(Material provided):
◆ ◆ ◆ ◆ ◆ ◆ ◆

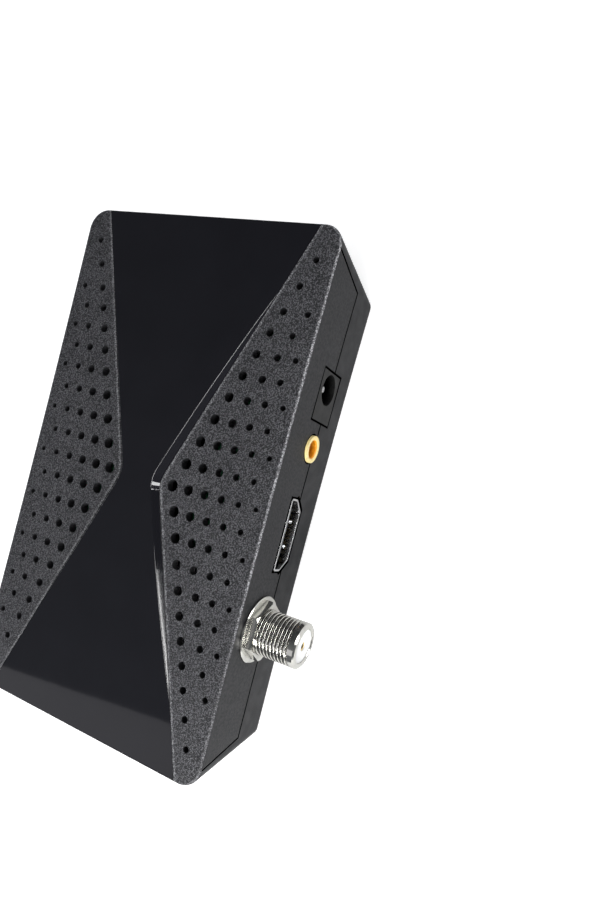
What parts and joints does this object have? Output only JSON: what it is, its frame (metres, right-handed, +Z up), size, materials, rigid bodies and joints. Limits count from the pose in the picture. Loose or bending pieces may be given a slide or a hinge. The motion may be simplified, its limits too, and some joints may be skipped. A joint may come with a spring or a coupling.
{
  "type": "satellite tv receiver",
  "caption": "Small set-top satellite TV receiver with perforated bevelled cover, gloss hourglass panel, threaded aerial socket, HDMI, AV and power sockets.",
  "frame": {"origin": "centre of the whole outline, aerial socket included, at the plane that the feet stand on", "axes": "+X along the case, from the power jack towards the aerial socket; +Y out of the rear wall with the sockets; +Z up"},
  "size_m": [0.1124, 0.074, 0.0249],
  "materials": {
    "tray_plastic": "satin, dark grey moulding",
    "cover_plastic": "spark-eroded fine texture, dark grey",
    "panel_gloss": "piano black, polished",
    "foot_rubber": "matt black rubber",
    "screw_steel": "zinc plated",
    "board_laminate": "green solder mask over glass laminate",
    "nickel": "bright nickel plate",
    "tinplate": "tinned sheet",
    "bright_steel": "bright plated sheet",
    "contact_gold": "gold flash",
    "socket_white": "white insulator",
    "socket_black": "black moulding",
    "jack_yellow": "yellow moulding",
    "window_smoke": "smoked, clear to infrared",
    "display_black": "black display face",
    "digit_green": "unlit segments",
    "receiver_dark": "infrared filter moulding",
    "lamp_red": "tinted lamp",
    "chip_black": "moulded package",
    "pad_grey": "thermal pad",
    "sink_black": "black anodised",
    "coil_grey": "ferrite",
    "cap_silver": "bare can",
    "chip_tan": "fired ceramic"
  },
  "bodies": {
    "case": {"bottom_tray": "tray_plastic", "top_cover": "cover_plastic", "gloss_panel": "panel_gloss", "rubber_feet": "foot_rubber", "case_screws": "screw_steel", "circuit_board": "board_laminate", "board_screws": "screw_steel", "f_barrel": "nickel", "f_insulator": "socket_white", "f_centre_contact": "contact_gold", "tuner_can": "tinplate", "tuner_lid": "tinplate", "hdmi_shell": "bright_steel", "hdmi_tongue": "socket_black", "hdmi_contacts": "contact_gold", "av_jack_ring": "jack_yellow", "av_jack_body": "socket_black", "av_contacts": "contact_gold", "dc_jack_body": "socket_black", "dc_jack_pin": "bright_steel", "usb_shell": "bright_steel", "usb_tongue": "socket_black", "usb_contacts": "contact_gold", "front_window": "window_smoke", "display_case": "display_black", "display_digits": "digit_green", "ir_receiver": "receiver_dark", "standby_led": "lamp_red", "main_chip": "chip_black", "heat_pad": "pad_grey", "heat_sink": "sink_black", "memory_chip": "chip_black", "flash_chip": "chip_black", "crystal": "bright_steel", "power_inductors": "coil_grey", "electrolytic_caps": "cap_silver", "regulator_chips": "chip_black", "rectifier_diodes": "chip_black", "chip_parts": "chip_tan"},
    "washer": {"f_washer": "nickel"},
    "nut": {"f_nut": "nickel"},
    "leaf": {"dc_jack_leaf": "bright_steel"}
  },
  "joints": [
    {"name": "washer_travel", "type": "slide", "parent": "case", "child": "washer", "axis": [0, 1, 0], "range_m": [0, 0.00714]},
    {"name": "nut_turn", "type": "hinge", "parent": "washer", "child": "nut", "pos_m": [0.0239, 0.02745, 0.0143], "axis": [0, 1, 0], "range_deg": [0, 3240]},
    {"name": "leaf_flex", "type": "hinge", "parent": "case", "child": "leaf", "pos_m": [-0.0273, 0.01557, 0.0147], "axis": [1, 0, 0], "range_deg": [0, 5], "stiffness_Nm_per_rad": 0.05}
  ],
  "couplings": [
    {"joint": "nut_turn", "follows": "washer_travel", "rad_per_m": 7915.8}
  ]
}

◆ ◆ ◆ ◆ ◆ ◆ ◆

(Exercise details): Give back all the data exactly as written.

(Result for this exercise):
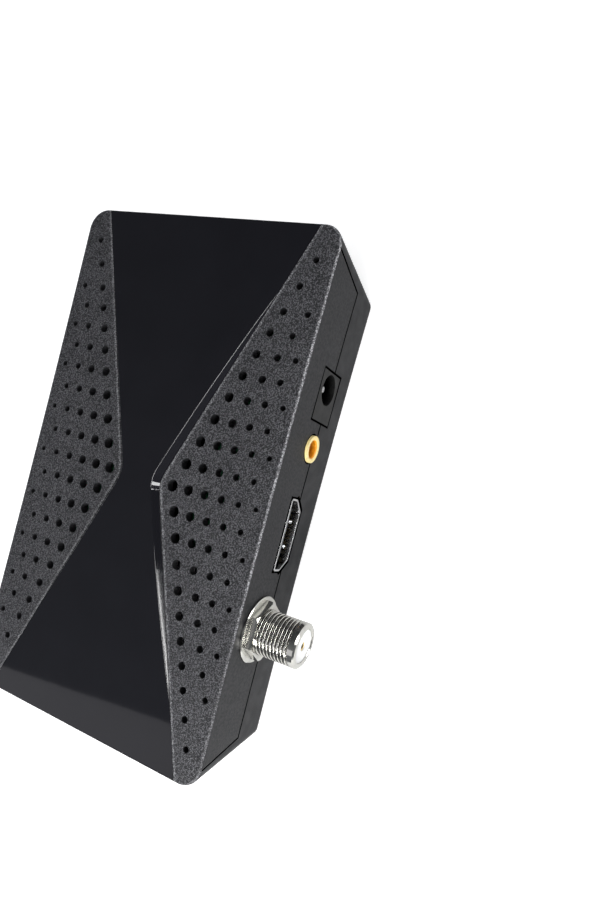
What parts and joints does this object have? Output only JSON: what it is, its frame (metres, right-handed, +Z up), size, materials, rigid bodies and joints. Limits count from the pose in the picture. Loose or bending pieces may be given a slide or a hinge. The motion may be simplified, its limits too, and some joints may be skipped. A joint may come with a spring or a coupling.
{
  "type": "satellite tv receiver",
  "caption": "Small set-top satellite TV receiver with perforated bevelled cover, gloss hourglass panel, threaded aerial socket, HDMI, AV and power sockets.",
  "frame": {"origin": "centre of the whole outline, aerial socket included, at the plane that the feet stand on", "axes": "+X along the case, from the power jack towards the aerial socket; +Y out of the rear wall with the sockets; +Z up"},
  "size_m": [0.1124, 0.074, 0.0249],
  "materials": {
    "tray_plastic": "satin, dark grey moulding",
    "cover_plastic": "spark-eroded fine texture, dark grey",
    "panel_gloss": "piano black, polished",
    "foot_rubber": "matt black rubber",
    "screw_steel": "zinc plated",
    "board_laminate": "green solder mask over glass laminate",
    "nickel": "bright nickel plate",
    "tinplate": "tinned sheet",
    "bright_steel": "bright plated sheet",
    "contact_gold": "gold flash",
    "socket_white": "white insulator",
    "socket_black": "black moulding",
    "jack_yellow": "yellow moulding",
    "window_smoke": "smoked, clear to infrared",
    "display_black": "black display face",
    "digit_green": "unlit segments",
    "receiver_dark": "infrared filter moulding",
    "lamp_red": "tinted lamp",
    "chip_black": "moulded package",
    "pad_grey": "thermal pad",
    "sink_black": "black anodised",
    "coil_grey": "ferrite",
    "cap_silver": "bare can",
    "chip_tan": "fired ceramic"
  },
  "bodies": {
    "case": {"bottom_tray": "tray_plastic", "top_cover": "cover_plastic", "gloss_panel": "panel_gloss", "rubber_feet": "foot_rubber", "case_screws": "screw_steel", "circuit_board": "board_laminate", "board_screws": "screw_steel", "f_barrel": "nickel", "f_insulator": "socket_white", "f_centre_contact": "contact_gold", "tuner_can": "tinplate", "tuner_lid": "tinplate", "hdmi_shell": "bright_steel", "hdmi_tongue": "socket_black", "hdmi_contacts": "contact_gold", "av_jack_ring": "jack_yellow", "av_jack_body": "socket_black", "av_contacts": "contact_gold", "dc_jack_body": "socket_black", "dc_jack_pin": "bright_steel", "usb_shell": "bright_steel", "usb_tongue": "socket_black", "usb_contacts": "contact_gold", "front_window": "window_smoke", "display_case": "display_black", "display_digits": "digit_green", "ir_receiver": "receiver_dark", "standby_led": "lamp_red", "main_chip": "chip_black", "heat_pad": "pad_grey", "heat_sink": "sink_black", "memory_chip": "chip_black", "flash_chip": "chip_black", "crystal": "bright_steel", "power_inductors": "coil_grey", "electrolytic_caps": "cap_silver", "regulator_chips": "chip_black", "rectifier_diodes": "chip_black", "chip_parts": "chip_tan"},
    "washer": {"f_washer": "nickel"},
    "nut": {"f_nut": "nickel"},
    "leaf": {"dc_jack_leaf": "bright_steel"}
  },
  "joints": [
    {"name": "washer_travel", "type": "slide", "parent": "case", "child": "washer", "axis": [0, 1, 0], "range_m": [0, 0.00714]},
    {"name": "nut_turn", "type": "hinge", "parent": "washer", "child": "nut", "pos_m": [0.0239, 0.02745, 0.0143], "axis": [0, 1, 0], "range_deg": [0, 3240]},
    {"name": "leaf_flex", "type": "hinge", "parent": "case", "child": "leaf", "pos_m": [-0.0273, 0.01557, 0.0147], "axis": [1, 0, 0], "range_deg": [0, 5], "stiffness_Nm_per_rad": 0.05}
  ],
  "couplings": [
    {"joint": "nut_turn", "follows": "washer_travel", "rad_per_m": 7915.8}
  ]
}